══ LISTED ENTRIES
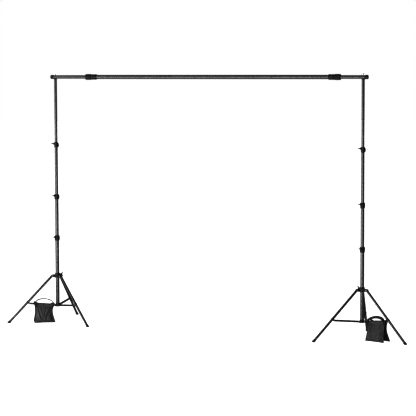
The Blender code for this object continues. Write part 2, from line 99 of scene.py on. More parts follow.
LEG_AZIMUTHS = {"left": (212.5, 92.5, -27.5), "right": (220.2, 100.2, -19.8)}
LOCK_KNOB_AZIMUTHS = {"left": (251.0, 243.0, 208.0), "right": (254.0, 245.0, 230.0)}
COLLAR_KNOB_AZIMUTH = {"left": 33.1, "right": 160.2}
BAR_END = 1623.6
END_TUBE_R = 17.0
SECTION_R = 20.0
SECTION_WALL = 1.5
JOINT_X = (-327.5, 517.5)
LOCK_SPLIT_X = (-1183.0, 1299.6)
RING_LENGTH, RING_R = 61.0, 28.0
BASE_LENGTH, BASE_R = 57.0, 26.0
END_TUBE_INSERT = 290.0
CAP_LENGTH, CAP_R = 30.0, 19.4
STUD_R = 4.7
STUD_TOP_Z = 2474.0
TUBE_2_REACH, TUBE_3_REACH, TUBE_4_LENGTH = 720.0, 765.0, 790.0
BAG_U = {"left": (-2.0, 206.0), "right": (42.0, 248.0)}
BAG_STRAP_RISE = {"left": 46.0, "right": 36.0}
BAG_WEB_INSET = 25.0
BAG_BOTTOM_Z = 2.0

# where the CAD's construction frame lies in the row frame
_lo, _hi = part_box("left_base_tube")
OFFSET = Vector(((_lo.x + _hi.x) / 2 + COLUMN_HALF_SPACING * MM, (_lo.y + _hi.y) / 2, 0.0))


# ============================================================ camera and stage
def camera():
    data = bpy.data.cameras.new("camera")
    data.lens = 145.69
    data.sensor_width = 36.0
    data.sensor_fit = "HORIZONTAL"
    data.clip_end = 200.0
    cam = bpy.data.objects.new("camera", data)
    bpy.context.scene.collection.objects.link(cam)
    cam.matrix_world = (
        Matrix.Translation(Vector((5.8638, -15.0177, 2.5705)) + OFFSET)
        @ Matrix.Rotation(math.radians(21.2016), 4, "Z")
        @ Matrix.Rotation(math.radians(90 - 4.9140), 4, "X")
        @ Matrix.Rotation(math.radians(-0.1694), 4, "Z")
    )
    bpy.context.scene.camera = cam


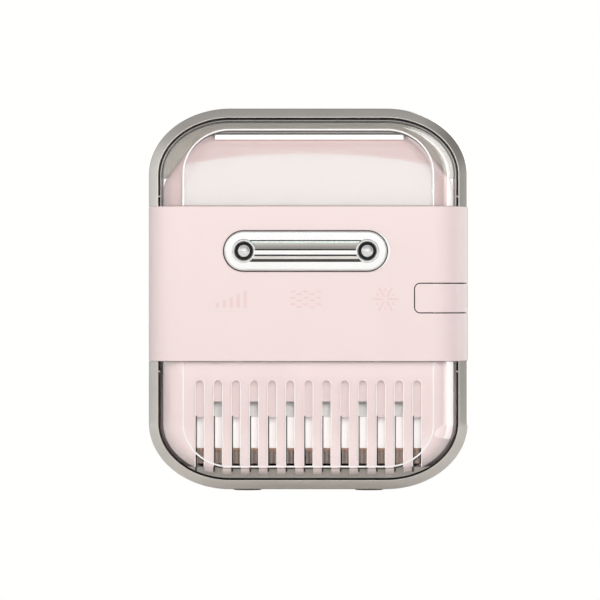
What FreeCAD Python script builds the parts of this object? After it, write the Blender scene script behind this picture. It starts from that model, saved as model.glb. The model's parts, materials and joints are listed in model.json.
════
Please copy only these lines, exactly: the first line of the records through the line containing "BAG_BOTTOM_Z = 2.0", ends included.

## WRITTEN SOLUTION
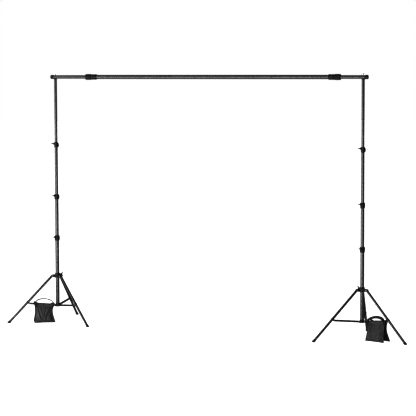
The Blender code for this object continues. Write part 2, from line 99 of scene.py on. More parts follow.
LEG_AZIMUTHS = {"left": (212.5, 92.5, -27.5), "right": (220.2, 100.2, -19.8)}
LOCK_KNOB_AZIMUTHS = {"left": (251.0, 243.0, 208.0), "right": (254.0, 245.0, 230.0)}
COLLAR_KNOB_AZIMUTH = {"left": 33.1, "right": 160.2}
BAR_END = 1623.6
END_TUBE_R = 17.0
SECTION_R = 20.0
SECTION_WALL = 1.5
JOINT_X = (-327.5, 517.5)
LOCK_SPLIT_X = (-1183.0, 1299.6)
RING_LENGTH, RING_R = 61.0, 28.0
BASE_LENGTH, BASE_R = 57.0, 26.0
END_TUBE_INSERT = 290.0
CAP_LENGTH, CAP_R = 30.0, 19.4
STUD_R = 4.7
STUD_TOP_Z = 2474.0
TUBE_2_REACH, TUBE_3_REACH, TUBE_4_LENGTH = 720.0, 765.0, 790.0
BAG_U = {"left": (-2.0, 206.0), "right": (42.0, 248.0)}
BAG_STRAP_RISE = {"left": 46.0, "right": 36.0}
BAG_WEB_INSET = 25.0
BAG_BOTTOM_Z = 2.0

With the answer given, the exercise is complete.